The Most Security Certifications of Any On-Prem Object Storage

Cloudian HyperStore provides extensive security features that make it possible to deploy and operate a cost-effective Data Lakehouse that keeps organizational data extremely secure. Cloudian HyperStore has more security certifications than any other on-prem object storage.  Our DOD-level security certifications even make it possible to operate a secure AWS Outposts deployment. Capabilities include AES-256 server-side encryption for data stored at rest, SSL for data in transit (HTTPS), transparent key management, Amazon Identity and Access Management (IAM), API and role-based access controls (RBAC), audit trail logging, secure shell with root disable, and last but certainly not least, S3 Object Lock to keep your data immutable against the threat
of ransomware.

High Data Resiliency 

Cloudian Hyperstore provide 14 nines’ of resiliency for Data Lakehouse architecture running on Lenovo ThinkSystems clusters. HyperStore gives the option of storage policies (administrator selectable) for implementing data-protection based Replication (RF) or Erasure Coding (EC). Administrators can configure the number of replicas or type of erasure code scheme required to meet SLA and cost objectives.
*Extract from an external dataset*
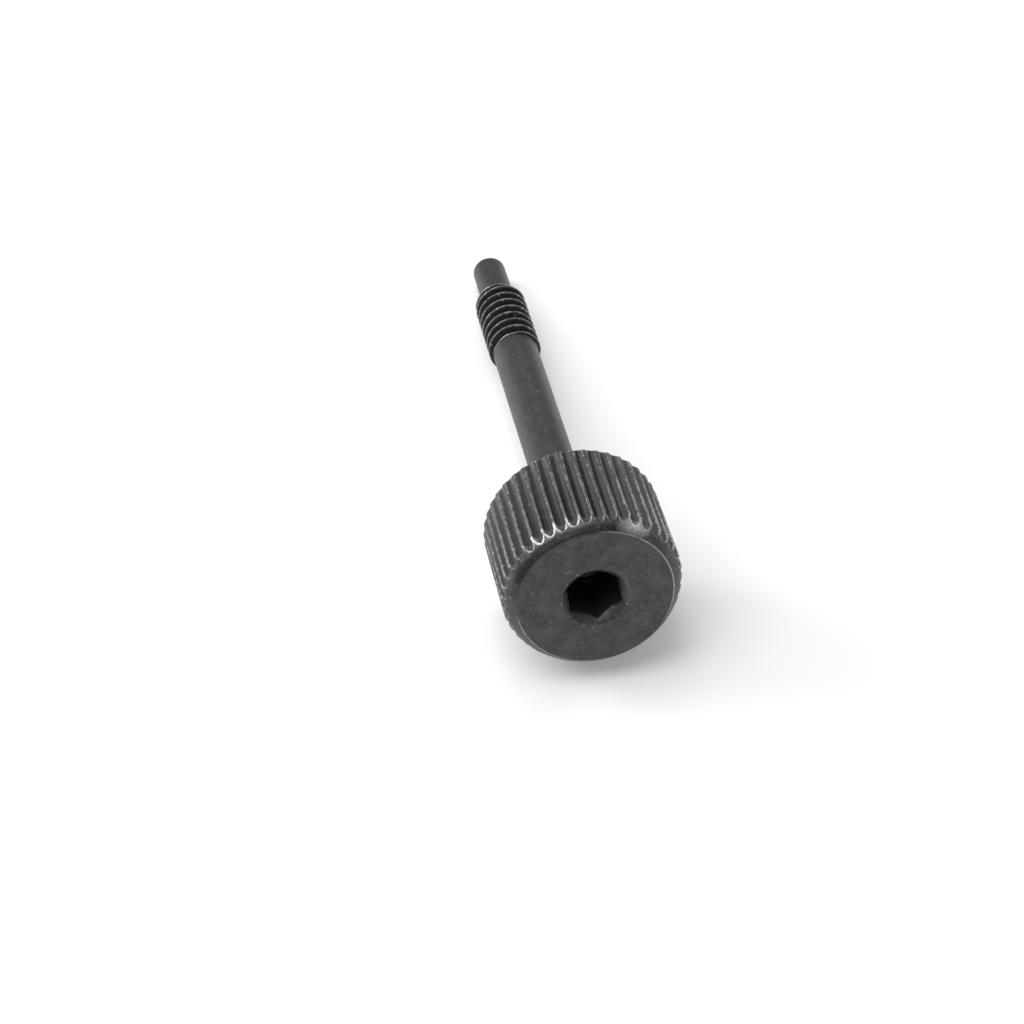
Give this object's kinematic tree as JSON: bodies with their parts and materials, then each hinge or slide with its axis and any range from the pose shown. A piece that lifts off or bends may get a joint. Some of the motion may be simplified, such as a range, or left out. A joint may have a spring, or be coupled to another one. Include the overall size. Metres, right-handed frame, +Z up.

Storage policies also provide fine-grain control of data placement across data centers, taking into consideration factors such as cost-efficiency, security levels, and proximity.

Hybrid and Multi-Cloud Ready

Cloudian HyperStore’s native S3 API cloud integration gives Data Lakehouses the power to tier data across on-prem storage and private/public clouds. This lets organizations cost-effectively combine storage across environments into a single pool while consolidating storage management enterprise-wide to a single screen. This flexibility is ideal for cloud bursting—a temporary use of more storage resources than usual–or disaster recovery (DR) in public cloud.